「白髪」も読み方次第で意味が異なる

(第312号、通巻332号)
   
    唐の詩人・李白に有名な「白髪三千丈」で始まる五言絶句がある。冒頭の2文字はもちろんハクハツと読む。同じく「白髪」と書いてシラガと発音することもある。

    どちらの読み方でも意味は実質的に同じなのだが、ニュアンス、用法は読み方によって少々異なる。『岩波国語辞典第7版』や『日本語 語感の辞典』(中村明著、岩波書店』などによれば、ハクハツは、全体として白くなった頭髪の意で、一本ずつには用いない。主として改まった文章に使う。これに対して、シラガは、会話にも文章にも用いるが、「しらがを抜く」などのように一本ずつを意識した用法が多い。

    「白髪」の場合の意味の違いは、個人の好みによるところが多いが、日本語には、同じ漢字であっても読み方が2通り以上あり、それによって意味はまったく異なる単語が少なくない。たとえば「生物」。セイブツと読めば、動物や植物など指し、ナマモノと言えば、煮たり焼いたりしてない生のままの食物、多く魚類にいうことが多い。他に、いくつか下記に挙げてみる。

  目下→メシタ、モッカ
  面子→メンツ、メンコ(子どもの遊び道具)
  一寸→イッスン、チョット
  国立→コクリツ、クニタチ(地名)
  行方→ユクエ、ナメカタ(地名、苗字)
  最中→サイチュウ、モナカ(菓子)
  一番→イチバン(順番)、ヒトツガイ(雄と雌の一対)

    3通りの読み方の語もある。
  上手→ジョウズ、カミテ、ウワテ
  下手→ヘタ、シモテ、シタテ
  清水→キヨミズ、シミズ、セイスイ

    と、ここまで書いてきてもっと多様な言葉があることを思い出した。うかつなことに、このブログ「言語郎」に以前詳しく書いたことがあるのだ。しかも第1号(2007年1月10日号)で。テーマは、山田洋次監督の佳品『武士の一分』だった。「一分」は、いっぷん、いちぶ、いちぶん、と少なくとも3通りの読み方があり、それぞれ意味が違う、と前置きして、次のように続けた。以下に記念すべきブログの第1号の一部を再録する。

  [「いっぷん」は1時間の60分の1、つまり時間の単位を表す。
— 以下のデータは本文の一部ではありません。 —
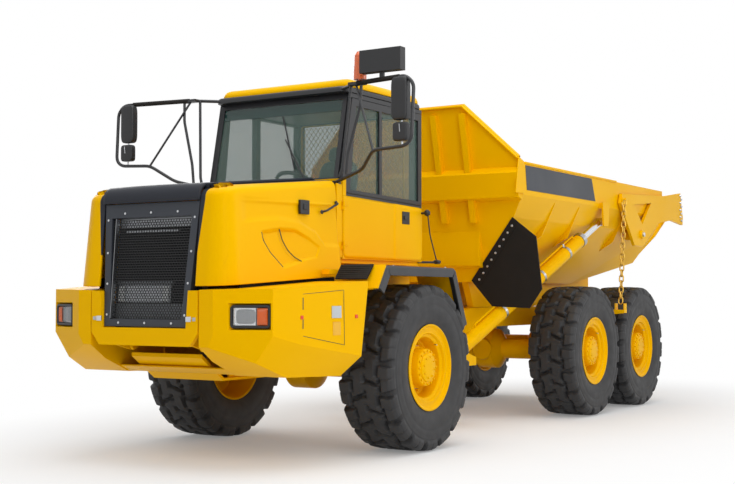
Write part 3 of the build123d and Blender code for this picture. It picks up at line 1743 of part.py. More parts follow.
# Tailgate: rear plate between two side arms that pivot on the bin's flanks
with BuildPart() as tailgate:
    for hand in (-1, 1):
        low_x = min(hand * arm_x, hand * (arm_x + arm_plate))
        with BuildSketch(Plane.YZ.offset(low_x)):
            Polygon(
                *side(
                    [
                        (chain_top[0] - 60, chain_top[1] - 50),
                        (5640, 2150),
                        (5950, 2150),
                        (6614, 2496),
                        (7146, 2566),
                        (7670, 2520),
                        (7690, 2620),
                        (7580, 2985),
                        (6900, 2900),
                        (chain_top[0], chain_top[1] + 70),
                    ]
                ),
                align=None,
            )
            Polygon(*side([(5620, 2700), (6300, 2760), (5940, 2450)]), align=None, mode=Mode.SUBTRACT)
        extrude(amount=arm_plate)
        with BuildSketch(Plane.YZ.offset(min(hand * (arm_x + arm_plate), hand * 1290))):
            with Locations((at(gate_pivot[0]), gate_pivot[1])):
                Circle(gate_pin_radius)
        extrude(amount=arm_x + arm_plate - 1290)
        with BuildSketch(Plane.YZ.offset(min(hand * arm_x, hand * (chain_x + 25)))):
            with Locations((at(chain_top[0]), chain_top[1])):
                Circle(chain_pin_radius)
        extrude(amount=chain_x + 25 - arm_x)
    gate_low = Vector(0, at(6935), 1960)
    gate_high = Vector(0, at(7600), 2960)
    gate_up = (gate_high - gate_low).normalized()
    gate_plane = Plane(origin=gate_low, x_dir=(1, 0, 0), z_dir=Vector(1, 0, 0).cross(gate_up))
    with BuildSketch(gate_plane):
        Polygon(
            (-880, 0),
            (880, 0),
            (1170, 480),
            (1290, 800),
            (arm_x, 860),
            (arm_x, 1190),
            (-arm_x, 1190),
            (-arm_x, 860),
            (-1290, 800),
            (-1170, 480),
            align=None,
        )
    extrude(amount=-30)
save(tailgate.part, "tailgate")

# Gate chains: flat links in turn upright and crosswise, from the arm's bracket to the frame's ears
link_count = 7
link_wire = 26
link_width = 84
with BuildPart() as gate_chain:
    pin = Vector(chain_x, at(chain_top[0]), chain_top[1])
    foot = Vector(chain_x, at(chain_foot[0]), chain_foot[1])
    down = (foot - pin).normalized()
    top = pin - down * (chain_pin_radius + seat_gap + link_wire / 2)
    link_pitch = (foot - top).length / link_count
    for link in range(link_count):
        start = top + down * (link * link_pitch - link_wire / 2)
        flat = Vector(1, 0, 0) if link % 2 else Vector(0, 1, 0)
        link_normal = down.cross(flat).normalized()
        link_plane = Plane(origin=start, x_dir=down, z_dir=link_normal)
        with BuildSketch(link_plane.offset(-link_wire / 2)):
            with Locations(((link_pitch + link_wire) / 2, 0)):
                Rectangle(link_pitch + link_wire, link_width)
                Rectangle(link_pitch - link_wire, link_width - 2 * link_wire, mode=Mode.SUBTRACT)
        extrude(amount=link_wire)
save_solids(both_sides(gate_chain.part), "gate_chains")

# Tipping cylinders, splayed outward from the frame to the bin's flanks, each on a ball at its foot
hoist_barrel_radius = 82
hoist_rod_radius = 45
hoist_barrel_length = 2760
for hand, cylinder_side in ((1, "left"), (-1, "right")):
    base = Vector(hand * hoist_base[0], at(hoist_base[1]), hoist_base[2])
    eye = Vector(hand * hoist_eye[0], at(hoist_eye[1]), hoist_eye[2])
    along = (eye - base).normalized()
    span = (eye - base).length
    across = Vector(1, 0, 0) - along * along.X
    with BuildPart() as hoist_barrel:
        with BuildSketch(along_plane(base, along, hoist_ball_radius + 5, across)):
            Circle(40)
        extrude(amount=80)
        with BuildSketch(along_plane(base, along, 120, across)):
            Circle(hoist_barrel_radius)
        extrude(amount=hoist_barrel_length - 120)
        with BuildSketch(Plane.YZ.offset(base.X - hoist_eye_half)):
            with Locations((base.Y, base.Z)):
                Circle(80)
        extrude(amount=2 * hoist_eye_half)
        with Locations(base):
            Sphere(hoist_ball_radius + hoist_ball_clearance, rotation=(0, 90, 0), mode=Mode.SUBTRACT)
        with BuildSketch(along_plane(base, along, 300, across)):
            Circle(hoist_rod_radius + rod_clearance)
        extrude(amount=hoist_barrel_length, mode=Mode.SUBTRACT)
    save(hoist_barrel.part, f"hoist_barrel_{cylinder_side}")
    with BuildPart() as hoist_rod:
        with BuildSketch(along_plane(base, along, 450, across)):
            Circle(hoist_rod_radius)
        extrude(amount=span - 450 - 30)
        with BuildSketch(Plane.YZ.offset(eye.X - hoist_eye_half)):
            with Locations((eye.Y, eye.Z)):
                Circle(50)
        extrude(amount=2 * hoist_eye_half)
    save(hoist_rod.part, f"hoist_rod_{cylinder_side}")
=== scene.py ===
# %% [markdown]
# # Articulated dump truck, dressed for a studio picture
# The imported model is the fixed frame: every body, joint and size comes from it. Each cell below
# adds one finish or one piece to it. All lengths are metres, +Z is up, the truck faces -Y and its
# left side is +X, and "distance" always means metres behind the front axle.

# %% Load the frame
import math
import bmesh
import bpy
import numpy as np
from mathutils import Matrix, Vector


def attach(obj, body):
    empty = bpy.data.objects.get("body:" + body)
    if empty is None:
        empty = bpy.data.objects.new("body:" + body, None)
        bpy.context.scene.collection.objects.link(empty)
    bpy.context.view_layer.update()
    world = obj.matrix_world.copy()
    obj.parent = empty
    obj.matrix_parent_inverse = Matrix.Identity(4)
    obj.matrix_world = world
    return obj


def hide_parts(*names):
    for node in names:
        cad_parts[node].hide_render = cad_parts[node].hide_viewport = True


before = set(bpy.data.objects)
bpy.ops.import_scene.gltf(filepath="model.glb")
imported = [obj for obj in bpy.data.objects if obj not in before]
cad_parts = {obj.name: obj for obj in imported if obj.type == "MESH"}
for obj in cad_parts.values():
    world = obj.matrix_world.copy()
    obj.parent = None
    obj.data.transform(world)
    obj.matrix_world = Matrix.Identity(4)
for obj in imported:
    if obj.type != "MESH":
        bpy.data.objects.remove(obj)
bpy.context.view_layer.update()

FRONT_AXLE_Y = -2.62
WHEEL_X = 1.1725
AXLE_Z = 0.798
WHEEL_DISTANCES = {"front": 0.0, "mid": 4.181, "rear": 5.851}

# %% [markdown]
# ## Colours and nodes
# Colours are written as the sRGB hex values that a paint card would give, and one function turns
# them into the linear numbers that the shaders work in. One more function adds a node with its
# settings and links, so a finish reads as a short list.


# %% Colour and node helpers
def linear(hex_colour):
    """sRGB to linear: under 0.04045 divide by 12.92, else ((c + 0.055) / 1.055) to the power 2.4."""
    c = np.array([int(hex_colour[i:i + 2], 16) for i in (1, 3, 5)]) / 255
    return (*np.where(c <= 0.04045, c / 12.92, ((c + 0.055) / 1.055) ** 2.4).tolist(), 1.0)


def add(tree, kind, settings=None, **inputs):
    """Adds a node. Settings are its properties; inputs are values, or other nodes' outputs to link.

    An input is named as on the node with _ for each space, or i0, i1... by its place.
    """
    node = tree.nodes.new(kind)
    for key, value in (settings or {}).items():
        setattr(node, key, value)
    for key, value in inputs.items():
        place = int(key[1:]) if key[0] == "i" and key[1:].isdigit() else key.replace("_", " ")
        if isinstance(value, bpy.types.NodeSocket):
            tree.links.new(value, node.inputs[place])
        else:
            node.inputs[place].default_value = value
    return node


def per_mm(size):
    """Scale of a pattern whose features are this many millimetres apart."""
    return 1000.0 / size


print("paint card yellow is", linear("#FBB600"))

# %% [markdown]
# ## Finishes
# Most surfaces of the truck are sprayed or moulded: an even colour that clouds a little from
# panel to panel, a roughness that wanders, and a fine bump such as orange peel or moulded grain.
# One function builds that family from real sizes in millimetres. A Bevel node lets the light
# catch the edges of folded plate, which on the real truck are never razor sharp.


# %% Function for sprayed and moulded finishes
def coated(name, colour, cloud, cloud_mm, rough, rough_spread, grain_mm, grain_depth, edge_mm, **fixed):
    """Finish from two near colours mixed by a large soft noise, with a fine bump over bevelled edges."""
    material = bpy.data.materials.new(name)
    material.use_nodes = True
    tree = material.node_tree
    tree.nodes.clear()
    place = add(tree, "ShaderNodeTexCoord").outputs["Object"]
    large = add(tree, "ShaderNodeTexNoise", None, Vector=place, Scale=per_mm(cloud_mm), Detail=4.0)
    tone = add(tree, "ShaderNodeMix", {"data_type": "RGBA"}, i0=large.outputs["Fac"],
               i6=linear(colour), i7=linear(cloud))
    wander = add(tree, "ShaderNodeMapRange", None, Value=large.outputs["Fac"], From_Min=0.3, From_Max=0.7,
                 To_Min=rough - rough_spread, To_Max=rough + rough_spread)
    fine = add(tree, "ShaderNodeTexNoise", None, Vector=place, Scale=per_mm(grain_mm), Detail=2.0)
    edge = add(tree, "ShaderNodeBevel", {"samples": 4}, Radius=edge_mm / 1000)
    bump = add(tree, "ShaderNodeBump", None, Height=fine.outputs["Fac"], Distance=grain_depth / 1000,
               Strength=1.0, Normal=edge.outputs["Normal"])
    shader = add(tree, "ShaderNodeBsdfPrincipled", None, Base_Color=tone.outputs[2],
                 Roughness=wander.outputs["Result"], Normal=bump.outputs["Normal"], **fixed)
    add(tree, "ShaderNodeOutputMaterial", None, Surface=shader.outputs["BSDF"])
    return material


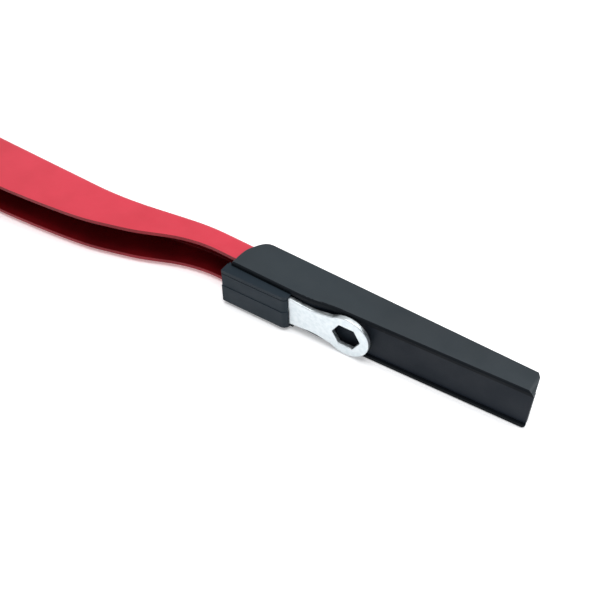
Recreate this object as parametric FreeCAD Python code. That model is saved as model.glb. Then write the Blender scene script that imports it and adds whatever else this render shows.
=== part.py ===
import FreeCAD, Part
import math
import os
from FreeCAD import Vector

# Hand riveter lying on its side, in millimetres.
# The pivot axis is the Z axis, the fixed handle runs along +X and the lever opens towards -Y.
# Everything is drawn about the tool's middle plane and lifted at the end, so z = 0 is the bench.

# ---- driving dimensions -------------------------------------------------------------------
grip_thickness = 20.1        # across the grips, the thickest part of the tool
sheet = 1.6                  # pressed steel sheet of both handles
bend_outside = 2.2           # outer radius where the sheet folds into a channel
bend_inside = 0.6

body_width = 16.1            # outside width of the fixed channel
lever_width = 12.4           # outside width of the lever channel, which nests in the fixed one
lever_open_angle = 57.0      # between the two handles, fully open
tip_radius = 13.0            # pivot to the centre of the lever's round finger ends
closing_angle = 45.0         # lever travel

head_x = -12.5               # axis of the head, along Y
bore_radius = 5.9            # head bore that guides the jaw case
case_radius = 5.8
neck_radius = 4.3
pivot_radius = 3.0
running = 0.03               # radial clearance of the lever on its pin

grip_start_x = 157.0         # where the straight back of the fixed grip begins
grip_back_y = 22.0           # back face of the fixed grip
lever_grip_start = 152.0     # the same two for the lever, along and across it
lever_grip_back = -17.1
grip_length = 114.0          # from the grip's start to the far corner of its slanted end
mouth_overhang = 6.8         # how far the mouth reaches back past the grip's start
grip_wall = 2.0              # wall behind the channel's web
panel_recess = 0.95          # inner panel below the edges of the grip shell
panel_thickness = 1.7

spanner_hex = 10.1           # across flats
nose_hex = 10.0
mandrel_bore = 1.5           # radius, takes the mandrel of a 4.8 mm rivet

mid_z = grip_thickness / 2
gap = body_width / 2 - sheet             # half the clear width between the fixed cheeks
lever_gap = lever_width / 2 - sheet      # half the clear width inside the lever
half_travel = math.radians(closing_angle / 2)
tip_rise = tip_radius * math.sin(half_travel)      # jaw travel is twice this
X = Vector(1, 0, 0)
Y = Vector(0, 1, 0)
Z = Vector(0, 0, 1)

os.makedirs("parts", exist_ok=True)


# ---- helpers ------------------------------------------------------------------------------
def save(name, shape):
    """Lift a finished piece from the middle plane to the bench and write it."""
    out = shape.copy()
    out.translate(Vector(0, 0, mid_z))
    if not out.isValid():
        raise RuntimeError("bad solid: " + name)
    out.exportStep("parts/" + name + ".step")
    print("%-22s %8.2f cm3" % (name, out.Volume / 1000))


def lines(points):
    """Straight edges through plan points."""
    vectors = [Vector(x, y, 0) for x, y in points]
    return [Part.LineSegment(a, b).toShape() for a, b in zip(vectors, vectors[1:])]


def curve(points, start, end):
    """One smooth edge through plan points, with its direction given at both ends."""
    spline = Part.BSplineCurve()
    spline.interpolate(Points=[Vector(x, y, 0) for x, y in points],
                       InitialTangent=Vector(*start, 0), FinalTangent=Vector(*end, 0))
    return [spline.toShape()]


def prism(edges, half_height, low=None):
    """Solid between -half_height and +half_height over a closed plan outline."""
    bottom = -half_height if low is None else low
    face = Part.Face(Part.Wire(edges))
    face.translate(Vector(0, 0, bottom))
    return face.extrude(Vector(0, 0, half_height - bottom))


def outline(points, half_height, low=None):
    return prism(lines(points + points[:1]), half_height, low)


def block(x0, x1, y0, y1, z0, z1):
    return Part.makeBox(x1 - x0, y1 - y0, z1 - z0, Vector(x0, y0, z0))


def rod(radius, y0, y1):
    """Cylinder on the head's axis."""
    return Part.makeCylinder(radius, y1 - y0, Vector(head_x, y0, 0), Y)


def cone(r0, r1, y0, y1):
    return Part.makeCone(r0, r1, y1 - y0, Vector(head_x, y0, 0), Y)


def tube(outer, inner, y0, y1):
    return rod(outer, y0, y1).cut(rod(inner, y0 - 1, y1 + 1))


def upright(radius, z0, z1, x=0.0, y=0.0):
    """Cylinder along Z."""
    return Part.makeCylinder(radius, z1 - z0, Vector(x, y, z0), Z)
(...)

「1分1秒を争う」などとも使われる。「いちぶ」は普通、10分の1を指す。「梅が3分咲き」と表現する場合は全体の3割程度、の意味だが、1割の10分の1をいうことも多い。野球の打率を「3割5分6厘」という時の「5分」は1割の半分の意だ。さらには、「ごくわずか」あるいは「まったくない」という語義もある。「敵にも一分の理はある」とか「彼の服装には一分の隙もない」とかはその例だが、この場合は洋数字ではなく漢数字を使う。
 で、最後の「いちぶん」と読む場合の意味はどうか。「譲ることの出来ない一身の面目、名誉」。有り体に言えば、「メンツ(面子)」や「体面」とほぼ同義だが、もっと重々しく、古風な響きがする。背景に「恥の文化」も感じられる。映画「武士の一分」はまさにこれにあたる。]

    日本語の面白さ、奥深さを改めて感じた。